Style is not the same as tactics.  With all due respect to Jonathan Wilson and Michael Cox, I think that tactics only tell a small fraction of Spain’s story, and very little about Spain’s greatness.  Over and over at this tournament, Vicente Del Bosque was criticized for not using a center forward, using instead Cesc Fabregas as a “false nine” (Lionel Messi’s position for Barcelona).  In essence in this system, there is no striker, and the three attacking players (Fabregas, Andres Iniesta, and David Silva) are really just a second set of midfielders.  In tactical shorthand, this is labeled as a 4-6-0.***  It was also heavily criticized by commentators and armchair tacticians until Spain tore Italy apart.

After the problems of the opening match against Italy, Del Bosque experimented a little, and eventually returned to the 4-6-0 opening formation.  Instead of eking out a draw, it provided the means for Spain’s utter domination.  Far more knowledgeable commentators than I can talk about the nuts and bolts of that tactics behind the 4-6-0 formation and what each player’s role was.  Those commentators can better describe the individual match-ups, such as the way Xavi kept Andrea Pirlo out of the match or how Sergio Ramos and Gerard Pique neutralized Mario Balotelli.

But tactical minutiae do not get to the larger picture of why Spain could use the 4-6-0, and what being able to use that formation says about Spain.  The common wisdom is that defense wins tournaments.  One could certainly posit, by virtue of its series of 1-0 victories, that Spain is defense heavy.  Yet this is not a fair assessment.†  What the 4-6-0 really does is show how effectively Spain have undermined the common wisdom; defense doesn’t win tournaments, the midfield does.  The reason Spain scores are not higher is because every team that faces Spain sets up an extremely defensive system.  It is the implicit concession that no other side in the world can match Spain’s talent or ability.  When a team does not accept that and tries to play its own game against Spain, the results are disastrous.  Look no further than the Euro 2012 final; Italy, to its credit, played toe-to-toe with Spain.  Their efforts produced an entertaining match, and even an edge in possession at half time, but could not prevent a 4-0 drubbing.

Midfield players, especially Spanish midfield players, need two virtues to be successful: (1) they must be able to pass and control the ball well; and (2) they must have the intelligence and vision to make effective passes.  Midfielders can take on attacking duties or defensive ones.  When a team controls the midfield, it effectively controls the game.  This is the essence of tiki taka: “If I have the ball, I will probably score, and you will definitely not.”  The more midfielders a team has, the more players there are who are able to control and possess the ball (granted, at the expense of the traditional virtues of strikers and defenders).  Spain adapted this philosophy through Barcelona where it was originated by none other than Johan Cruyff.  Tiki taka is latest step in the evolution of Total Football.  Spain are what everyone wanted Holland to be.

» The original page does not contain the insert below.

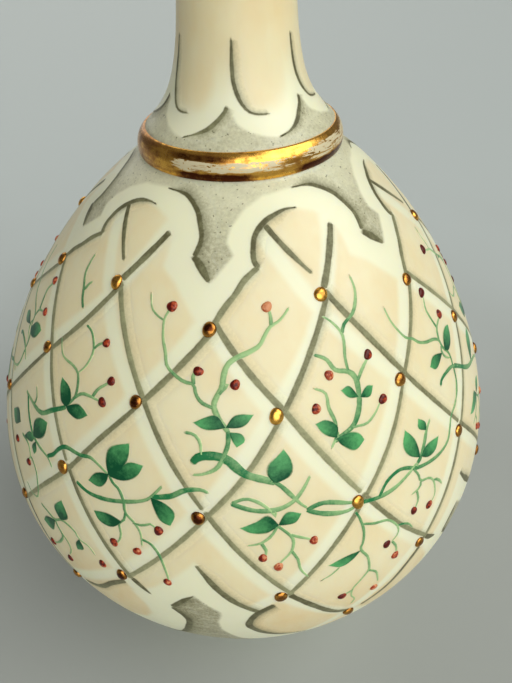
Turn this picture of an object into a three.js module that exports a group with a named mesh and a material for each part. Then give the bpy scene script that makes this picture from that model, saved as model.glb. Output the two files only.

The final against Italy may well be the apex of tiki taka football the way that Holland’s 4-0 victory over Argentina was the apogee of Total Football (or Brazil’s 4-1 victory over Italy was the pinnacle of its jogo bonito style).  Never has Spain come through in such a devastating way at such a big moment.  All four goals (and the passes leading to the goals) were beautiful, the first two astonishingly so.  Moreover, Spain’s goals were the essence of team goals.  They may have been scored by Silva, Alba, Torres, and Mata, but the creators were Xavi, Iniesta, and Fabregas.

For the past four years, Spain have dominated the international scene as no team has ever done before.  In Kiev, they ensured that they will become legendary.  Pele’s Brazil, Puskas’s Hungary, Cruyff’s Holland, Beckenbauer’s Germany–Xavi and Iniesta’s Spain are at the very forefront of the conversation.


Two quick notes before I sign off.

(1) If you have not been following the animated match reports from Tim Bradford of When Saturday Comes, get thee over to his YouTube page immediate.  They are wonderful.

(2)  Finally, given the television schedule and my work schedule, I am not sure how I will do with the football at the women’s Olympics, but I am really hoping to be able to write about that tournament as well.  Hopefully, I will see you then.


*  In fact, in the three major international tournaments, the World Cup, the Euro, and the Copa America, there had never before been a four goal victory in a final match.  Even the great Brazil sides of 1958 and 1970 won by “only” three goals–5-2 over Sweden and 4-1 over Italy, respectively.  A caveat: the South American Championship did not become the Copa America until 1975.  Before that time it was a round robin tournament (as were the 1989 and 1991 editions of the Copa America and the 1950 World Cup), and therefore there was no actual final.

**  It is important to distinguish the “contemporary” era (i.e. post-World War II when worldwide tournaments began again after a hiatus) from the modern era.  The contemporary era began in 1950 with the resurrection of the World Cup and an uninterrupted cycle of regular football tournaments.  The modern era, i.e. when the game that we recognize as today’s global football game truly developed, began with the Uruguayan victory at the 1924 Olympics.  In the modern era, Spain is not the first team to win three consecutive major international tournaments.  Argentina won three South American Championships in 1945, 46, and 47.  Earlier than that the great Italian side of the 1930’s won the 1934 and 38 World Cups as well as the 1936 Olympics (which were a major tournament back then) and for good measure the Central European Cup, which lasted from 1933-35.  Uruguay won the 1923 and 1924 South American Championships and the 1924 Olympics.

*** 4-6-0 is not a Spanish system per se.  In 2008, Luis Aragones used a 4-4-2.  At the World Cup the system was more like a 4-5-1 or a 4-2-3-1 (although it was rather fluid).  Even in Poland/Ukraine, Del Bosque, did briefly switch away from 4-6-0, but switched back after being dissatisfied with the result.  Del Bosque used a 4-6-0 because of David Villa’s unfortunate injury and absence and because Del Bosque had more faith in his midfielders than in his remaining strikers.

† Helenio Herrera, the innovative coach who refined and popularized the infamous catenaccio style of Inter Milan and Italy, lamented that a system he believed to be attacking (when correctly applied) had instead become shorthand for stifling defensiveness, grinding out matches, and cynical play.  While catenaccio is a tactical system and tiki taka is so much more, one can see the similarity in the perceptions and misconceptions about both.